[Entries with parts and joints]

## start

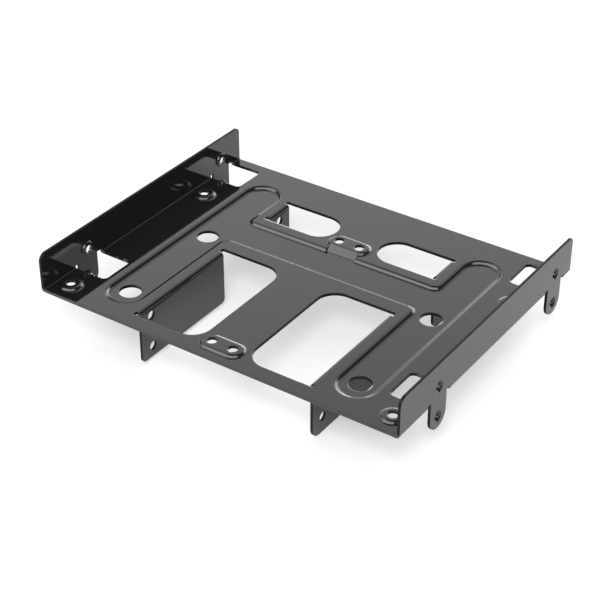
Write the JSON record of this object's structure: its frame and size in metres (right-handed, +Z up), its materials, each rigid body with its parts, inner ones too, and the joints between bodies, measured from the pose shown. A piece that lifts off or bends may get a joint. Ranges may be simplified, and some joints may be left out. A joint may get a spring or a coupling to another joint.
{
  "type": "drive bay adapter bracket",
  "caption": "Folded sheet metal bracket that carries small drives in a wide computer bay, with side flanges, tabs, a pressed recess and raised screw bosses.",
  "frame": {"origin": "middle of the footprint, at the bottom edge of the longest drive flange", "axes": "+Z up out of the plate, +Y back into the bay, +X to the right across the bay"},
  "size_m": [0.146, 0.115, 0.0367],
  "materials": {
    "black_coat": "smooth gloss black coating"
  },
  "bodies": {
    "root": {"bracket": "black_coat"}
  },
  "joints": []
}
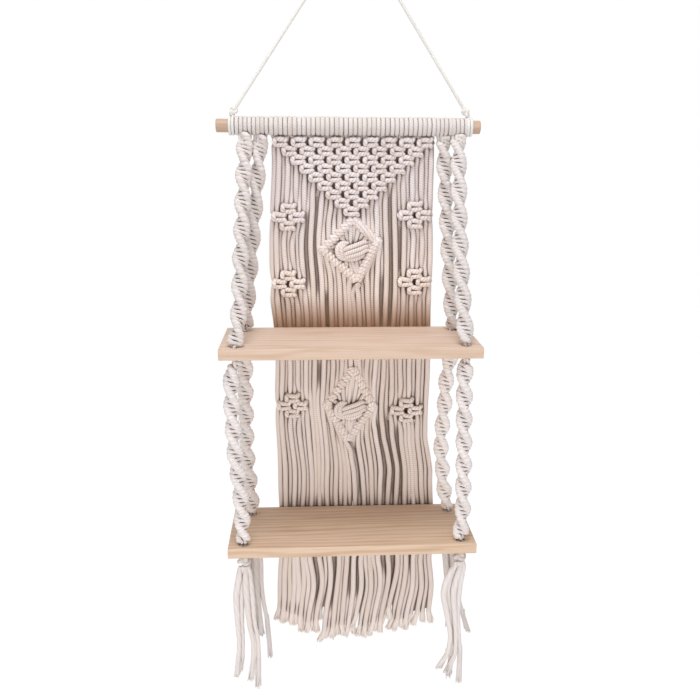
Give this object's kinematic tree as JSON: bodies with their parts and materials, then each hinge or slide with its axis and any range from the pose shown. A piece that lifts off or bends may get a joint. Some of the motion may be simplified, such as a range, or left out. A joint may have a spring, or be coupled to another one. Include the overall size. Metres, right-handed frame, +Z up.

## end

#### Task:
Nothing should be changed: write out all of the data as is.

#### Right answer:
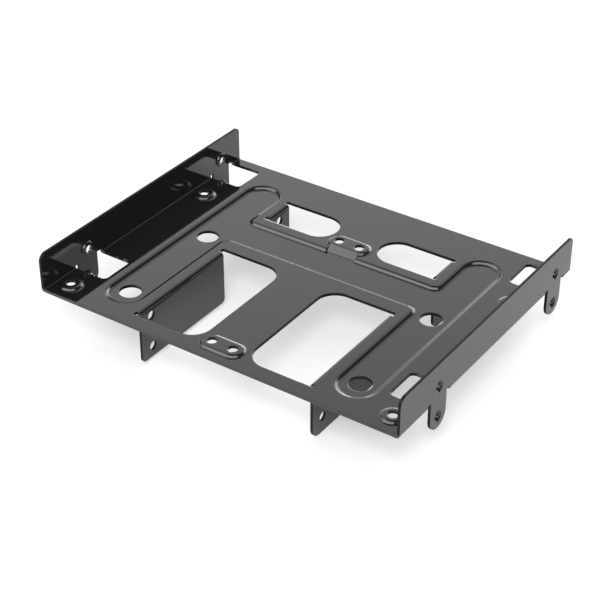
Write the JSON record of this object's structure: its frame and size in metres (right-handed, +Z up), its materials, each rigid body with its parts, inner ones too, and the joints between bodies, measured from the pose shown. A piece that lifts off or bends may get a joint. Ranges may be simplified, and some joints may be left out. A joint may get a spring or a coupling to another joint.
{
  "type": "drive bay adapter bracket",
  "caption": "Folded sheet metal bracket that carries small drives in a wide computer bay, with side flanges, tabs, a pressed recess and raised screw bosses.",
  "frame": {"origin": "middle of the footprint, at the bottom edge of the longest drive flange", "axes": "+Z up out of the plate, +Y back into the bay, +X to the right across the bay"},
  "size_m": [0.146, 0.115, 0.0367],
  "materials": {
    "black_coat": "smooth gloss black coating"
  },
  "bodies": {
    "root": {"bracket": "black_coat"}
  },
  "joints": []
}
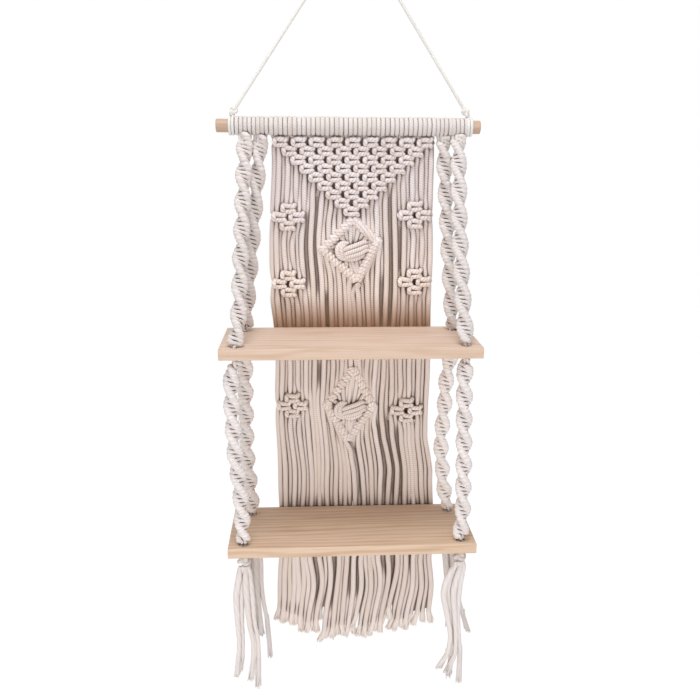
Give this object's kinematic tree as JSON: bodies with their parts and materials, then each hinge or slide with its axis and any range from the pose shown. A piece that lifts off or bends may get a joint. Some of the motion may be simplified, such as a range, or left out. A joint may have a spring, or be coupled to another one. Include the overall size. Metres, right-handed frame, +Z up.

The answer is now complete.